9. They also reassessed the conflict in an ongoing manner, and simply did nothing at all for long periods of time. Foreign capitalist interests had their best connections with powerful national politicians, but they lacked connections, however, with local and regional political officials who were responsible for implementing central decisions. Peasants, on the other hand, had strong ties with local and regional officials, with union representatives, and with some state Ministries. With such allies, peasants were able to frustrate the attempts to UF to mobilize their powerful contacts in the national capital to prevail in the struggle over land.

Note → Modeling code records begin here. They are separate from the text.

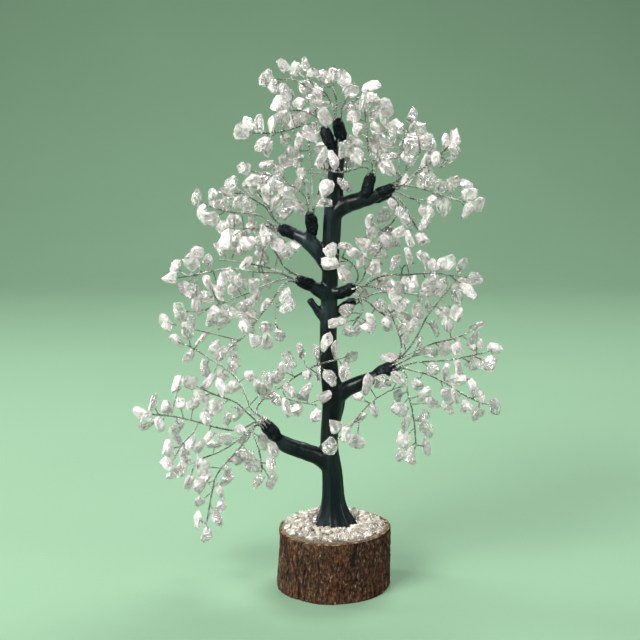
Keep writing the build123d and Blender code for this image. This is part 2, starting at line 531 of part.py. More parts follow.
def neck_of(name):
    """Start, direction and radius of a stub's neck."""
    places, radii = limb_course(limb_shares[name])
    return as_array(places[-2]), unit(as_array(places[-1] - places[-2])), radii[-1]


def clear_stem(crowd, starts, shares, diameter, skip):
    """The stem with the least lean whose wire clears the crowd after its first stretch."""
    best, best_gap = None, -float("inf")
    for step in depth_steps:
        stem = Stem([*starts, *stem_points(shares, step * stem_depth_share)], diameter)
        far = np.linalg.norm(stem.places - stem.places[0], axis=1) > skip
        gap = crowd.gap(stem.places[far], stem.balls[far])
        if gap > wire_clearance:
            return stem
        if gap > best_gap:
            best, best_gap = stem, gap
    print("stem", shares[0], "gap", round(best_gap, 2))
    return best


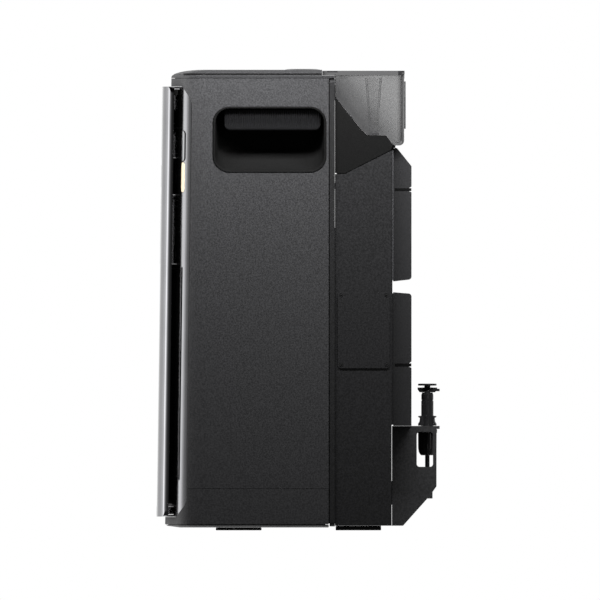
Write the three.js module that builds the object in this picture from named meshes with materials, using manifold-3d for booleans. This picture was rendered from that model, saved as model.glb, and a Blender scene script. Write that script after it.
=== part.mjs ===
// A countertop soda carbonator: millimetres, +Z up, front towards -Y, the user's right towards +X.
// Depths are measured from the foremost point of the machine (depth 0) towards the back, so a piece's Y
// is its depth until the whole machine is moved by half its depth at the end of the file.
import * as THREE from "three";
import { mergeVertices } from "three/addons/utils/BufferGeometryUtils.js";
import Module from "manifold-3d";

const wasm = await Module();
wasm.setup();

// ---- driving dimensions -------------------------------------------------------------------------
const TOTAL_DEPTH = 272;
const HALF_WIDTH = 115;
const GAP = 0.3; // clearance between pieces that touch

// plan curve of the front: a shallow arc between two round corners
const FRONT_DEPTH = 15.4;
const FRONT_RADIUS = 430;
const CORNER_RADIUS = 25;
const CORNER_X = HALF_WIDTH - CORNER_RADIUS;

// the whole front leans: its foot stands further forward than its top
const LEAN = 0.014;
const LEAN_TOP = 502;
const LEAN_FULL_DEPTH = 37; // the lean is complete in front of this depth
const LEAN_NONE_DEPTH = 62; // and gone behind this one

// heights
const FOOT_TOP = 4.4;
const BASE_BOTTOM = 2.7;
const SKIRT_BOTTOM = 5.8;
const SKIRT_SEAM = 40;
const OPENING_BOTTOM = 12.8;
const OPENING_TOP = 426.2;
const SHELL_TOP = 433.8;
const COVER_BOTTOM = 434.2;
const COVER_TOP = 442.1;
const BUTTON_TOP = 443;
const LID_BOTTOM = 436.8;
const LID_TOP = 441.2;

// depths along the body
const SHELL_REAR = 165.5;
const STRIP_FRONT = 166.3;
const STRIP_REAR = 171.35;
const CHASSIS_FRONT = 171.5;
const CHASSIS_REAR = 225.9;
const CHASSIS_PAD = 226.7; // face of the raised pad behind the rear covers
const REAR_COVER_FRONT = 227.4;
const REAR_COVER_REAR = 245;
const REAR_COVER_HALF = 96;

const SHELL_WALL = 3;
const SHEET = 1.8;
const CHASSIS_HALF = 112;

// dispensing bay and the cut-outs in front of it
const BAY_HALF = 52;
const BAY_TOP = 262;
const BAY_BOTTOM = 25.6;
const BAY_REAR = 118;
const HOUSING_FRONT = 37.6;
const CUT_TOP = 256;
const CUT_BOTTOM = 22.8;

// hinge of the front door, in the upright frame of the front
const HINGE_X = -98.2;
const HINGE_DEPTH = 20.3;
const HINGE_PIN = 1.5;
const HINGE_BARREL = 3.4;
const HINGE_HEIGHTS = [52, 392];

// ---- materials ----------------------------------------------------------------------------------
function finish(color, roughness, metalness, extra = {}) {
  return new THREE.MeshStandardMaterial({ color, roughness, metalness, ...extra });
}
const MATERIALS = {
  shell: finish(0x2c2c2d, 0.55, 0.0),
  chassis: finish(0x1c1c1d, 0.7, 0.2),
  matteBlack: finish(0x101011, 0.65, 0.0),
  glossBlack: finish(0x030303, 0.08, 0.0),
  darkChrome: finish(0x8d8d90, 0.16, 0.9),
  silver: finish(0xa9a9ac, 0.25, 0.85),
  smoke: finish(0x3a3a3d, 0.1, 0.0, { transparent: true, opacity: 0.5 }),
  rubber: finish(0x141414, 0.9, 0.0),
  warmLight: finish(0xffe2a8, 0.4, 0.0),
  steel: finish(0xb8b8ba, 0.3, 1.0),
  brass: finish(0xb08a45, 0.3, 1.0),
  aluminium: finish(0xb4b6ba, 0.35, 1.0),
  greyPlastic: finish(0x55575a, 0.5, 0.0),
  board: finish(0x1f4a33, 0.5, 0.0),
  hose: finish(0x222224, 0.45, 0.0),
};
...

10. In this way Steve offers an enlightening and convincing analysis of the fragmented nature of the state apparatus. One finishes the paper with a clear sense that "the state" was not a thing that stood outside of, and sought to regulate, economy and society. One also senses that "the state" had quite limited capacity to engage in moral regulation, to impose a discursive framework on popular groups, or to mold subjectivity.

11. Marginal groups, on the other hand, were denied any direct role in drafting the new constitution, or in pushing expanded notions of democracy and citizenship.